Q: How much are these mechanisms just a means of giving the impression of participation.

Jennifer says she’s a big believer in simulacram. It’s about constructing a facade of interactivity. It’s a push mechanism only. She finds the White House Petition site to be in that bracket.

Ethan says it’s a very basic means of participation, whose roots can be traced back to 11th century China.

Jennifer says she likes the metaphor of the harness to describe digital engagement. It’s not democratization, it’s steering people in a specific direction to realize a goal (getting elected).
Jennifer mentioned that political campaigns attract more attention from people to politics than any time in the four years.
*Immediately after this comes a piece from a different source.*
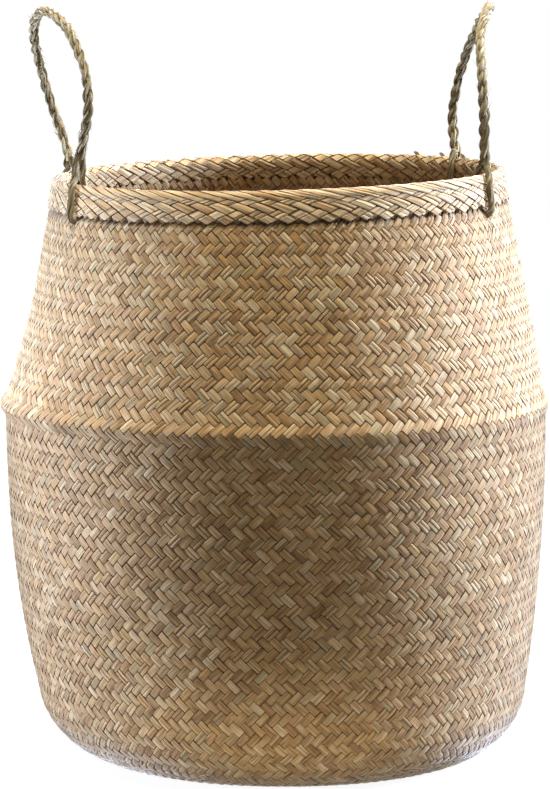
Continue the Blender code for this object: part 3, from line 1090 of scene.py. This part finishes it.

Thus it should be the place of civic conversation, and that’s what civic media builders should be thinking about.

Jennifer encourages us to consider how to change the underlying infrustructure – the incentive system – to encourage engagement.

Saul Tannenbaum says that the counter-example is the NH primary. You had truly engaged people there, who had been to eight different events in the past two weeks and were listening for subtle nuances and engagement from the candidates. So this engagement is happening, but perhaps offline.

Jennifer responds that NH is a relatively homogenous state and has established particular norms of behavior around politics, partly helped by the fact that the primary has national significance. She asks how or whether it’s possible to establish those patterns nationally.

Ethan adds that there’s a sense of efficacy. Where he lives in Western Massachussetts no Republicans bother to run, because it’s overwhelmingly Democratic. In a system where most people are politically ineffective, are we reaching the limits of that system.